Hotéis exóticos tornam paisagens deslumbrantes mais acessíveis
Não importa o destino, a tendência agora é viver a experiência da viagem em endereços extraordinários
Superar o fechamento de fronteiras e a indisponibilidade de voos não tem sido o único desafio da hotelaria em 2020 e talvez nem o maior deles. Devido a tantas restrições sanitárias impostas na pandemia, as pessoas ficaram receosas de viajar, mesmo tendo destino para ir. Para muitos hotéis mundo afora, sobretudo os mais caros, a solução foi se adaptar e inovar. Aqueles que já eram diferenciados tiveram vantagem sobre os convencionais. Em Paris, cidade que recentemente impôs toque de recolher após as 21 horas, os hotéis de luxo lançaram mão de promoções e pacotes para atrair hóspedes locais e estrangeiros. Alguns deles passaram a oferecer reservas de meia diária, sem pernoite, a fim atrair visitantes que querem só passar o dia na Cidade Luz ou, eventualmente, chamar atenção de casais apaixonados. Outra comodidade foi o lançamento de pacotes família, com foco especial nas crianças, incluindo serviço de creche.
De forma geral, vender estada como uma válvula de escape para se livrar do stress da pandemia é a estratégia que os hotéis adotaram para atravessar a crise — além de conforto e segurança, os hóspedes em potencial, antes de fazer sua escolha, passaram a exigir medidas extraordinárias de higiene e regras claras de distanciamento social nas áreas comuns. Em outras palavras: todos querem tudo que o hotel tem para dar, mas com cautela e segurança.
Foi nesse cenário desafiador de negócios que foi lançado recentemente, também na França, um produto inédito no mercado: uma cápsula de 52 metros quadrados que flutua na água. Chamada Anthénea, a suíte é abastecida com luz solar e proporciona um panorama de 360 graus, além da vista submarina. O interior, todo feito de materiais sustentáveis, é tão confortável quanto um quarto cinco-estrelas e tem preço tão salgado quanto o oceano: 2 000 reais a diária. Existe também a opção de comprar a cápsula flutuante de forma definitiva por 3 milhões de reais.
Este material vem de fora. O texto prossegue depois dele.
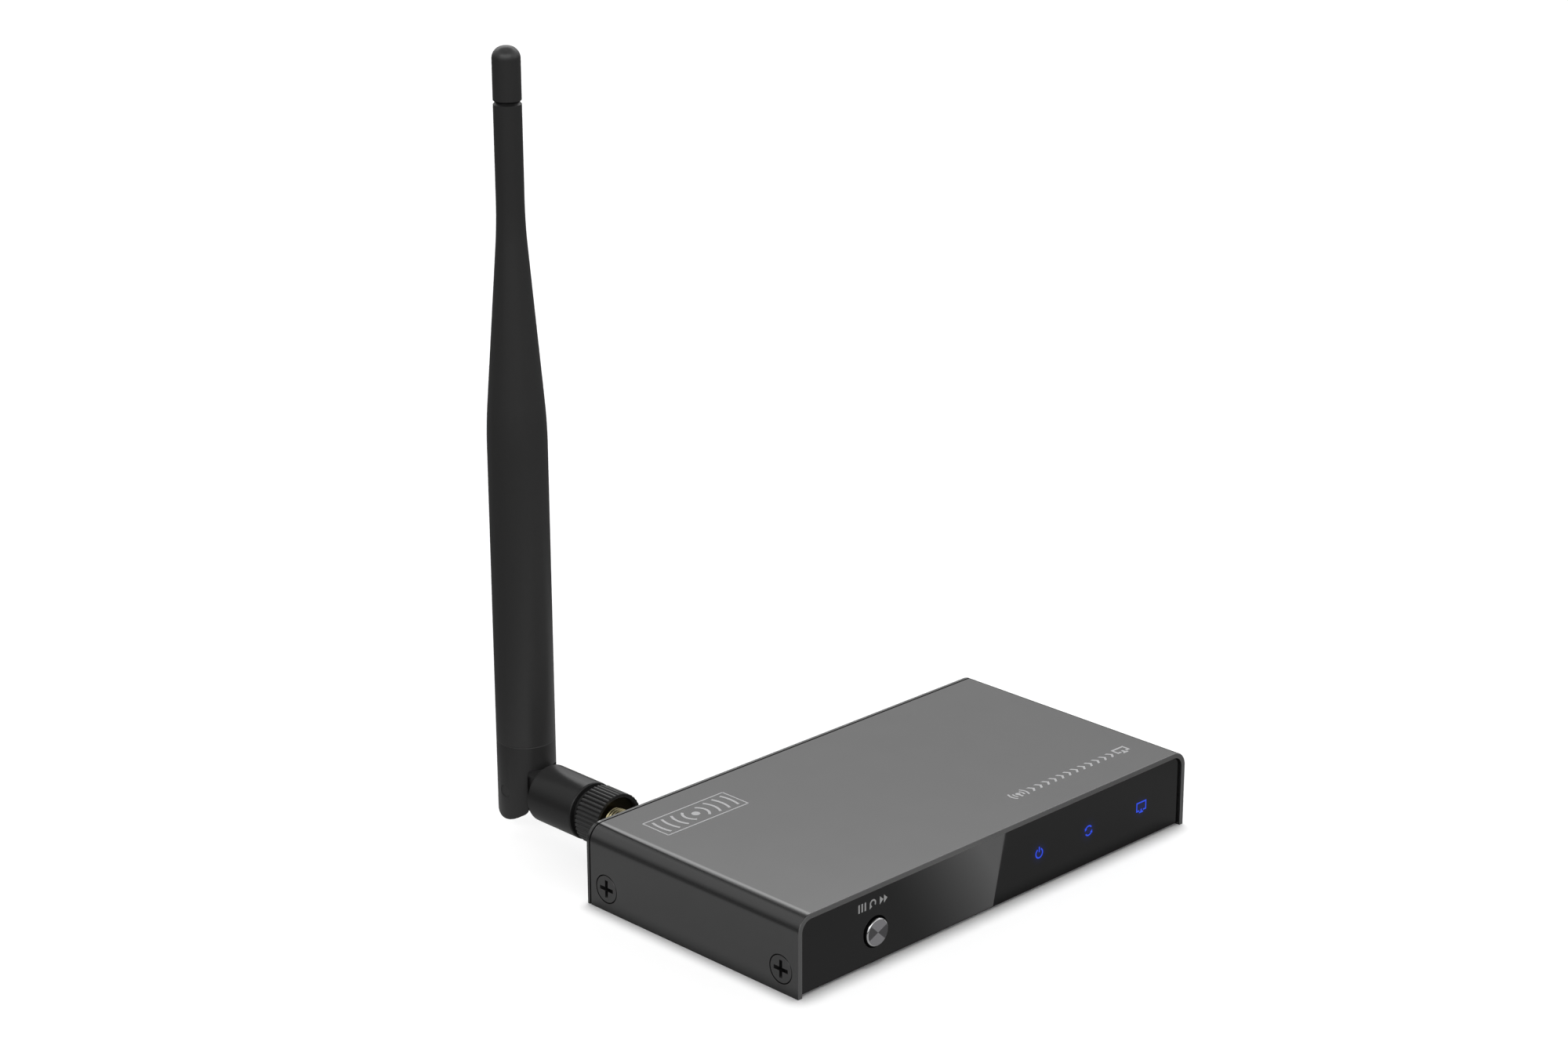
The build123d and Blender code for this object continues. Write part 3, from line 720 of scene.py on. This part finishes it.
def antennaJack(look):
    low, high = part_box("antenna_jack_body")
    x, z = (low.x + high.x) / 2, (low.z + high.z) / 2
    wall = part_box("base_tray")[1].y - 0.8 * mm
    radius, start, inner = look["radius"], wall - 0.1 * mm, look["bore"]
    turns = ceil((high.y - start) / look["pitch"] * look["stepsPerTurn"])
    thread = [(radius, start + (high.y - start) * index / turns) for index in range(turns + 1)]
    outline = [(inner, low.y), (2.4 * mm, low.y), (2.4 * mm, start - 0.2 * mm), *thread,
               (2.34 * mm, high.y), (2.34 * mm, high.y - 2 * mm), (inner, high.y - 2 * mm)]
    jack = lathe("antennaJackBody", outline, alongY(x, z), 72, closed=True, sharpAngle=50)
    runTree(jack, grooveWave, grooveInputs, {
        "Centre X": x, "Centre Z": z, "Turns": 1.0, "Per Metre Along": 1 / look["pitch"],
        "Per Metre Outward": 0.0, "Phase": 0.0, "Depth": look["depth"], "Narrowness": 0.8,
        "Inner Radius": 3.0 * mm, "Outer Radius": 3.3 * mm, "Front": start + 0.4 * mm,
        "Rear": high.y + 0.1 * mm, "Fade": 0.5 * mm, "Axial": 0.0, "Material": finishes["gold_brass"],
    }, 50)
    across = look["hexAcross"] / 3 ** 0.5
    hexagon = [(across * cos(k * pi / 3), across * sin(k * pi / 3)) for k in range(6)]
    hexagon = rounded(hexagon, {k: 0.2 * mm for k in range(6)}, 3, closed=True)
    flange = slabOf("flange", hexagon, alongY(x, z) @ Matrix.Translation((0, 0, low.y + look["hexFrom"])),
                    start - low.y - look["hexFrom"])
    bore = lathe("bore", [(0, low.y), (2.1 * mm, low.y), (2.1 * mm, start + mm), (0, start + mm)],
                 alongY(x, z), 72)
    join("DIFFERENCE", flange, bore)
    join("UNION", jack, flange, sharpAngle=50)
    return place(jack, finishes["gold_brass"], "gold_brass", "receiver", "antenna_jack_body")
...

O que explica Anthénea e tantas inovações luxuosas? Com ou sem pandemia, a exclusividade se tornou a regra do jogo. “Precisamos considerar que clientes abastados já têm acesso garantido aos hotéis mais deslumbrantes do mundo”, diz Carlos Ferreirinha, especialista no mercado de viagens de luxo. “Por isso, a busca se voltou para a experiência, para a emoção da descoberta sob a forma de hospedagem incomum.”
A afirmação de Ferreirinha está amparada no surgimento de centenas de hotéis exóticos. Na Finlândia, o Kakslauttanen Arctic Resort oferece um iglu todo revestido de vidro em meio ao gelo integrado ao ambiente. Nele, é possível deslumbrar-se com o espetáculo da aurora boreal. No sueco Treehotel, a suíte fica suspensa a cerca de 5 metros do chão, de onde se tem uma vista linda do vale ao redor. A estada em cada um é de aproximadamente 3 000 reais a diária.
Para os fãs de água, o Conrad Rangali Island, nas Ilhas Maldivas, oferece quartos a 5 metros de profundidade no Oceano Índico, com paredes de vidro que proporcionam uma magnífica vista da fauna e flora marinhas. Além disso, o hóspede tem acesso a um barco privado e um chef particular — o preço para ter todos esses mimos é fornecido sob consulta. No hotel Costa Verde, na Costa Rica, há um quarto enorme dentro da fuselagem de um Boeing 727, 17 metros acima do solo. A suíte aeronáutica custa 1 500 reais por noite.
Já se sabe que o setor de turismo terá em 2020 perdas históricas. De acordo com o relatório da empresa de estatística Statista, o setor deverá fechar o ano com queda de 55% nas vendas. Para a hotelaria, porém, não se trata apenas de avaliar o quadro sob a frieza dos números. Mais do que turbinar o surgimento de estabelecimentos diferenciados para clientes de alta renda, a atual crise está mudando as prioridades do turista. Especialistas afirmam que, a partir de agora, as viagens terão uma ligação muito mais estreita com o bem-estar e com um senso de propósito. Dessa forma, sair nas férias em busca do autoconhecimento é uma tendência que será explorada por hotéis de todas as categorias. Ao cliente, caberá apenas escolher que tipo de exclusividade, luxo ou privacidade é mais adequado a ele.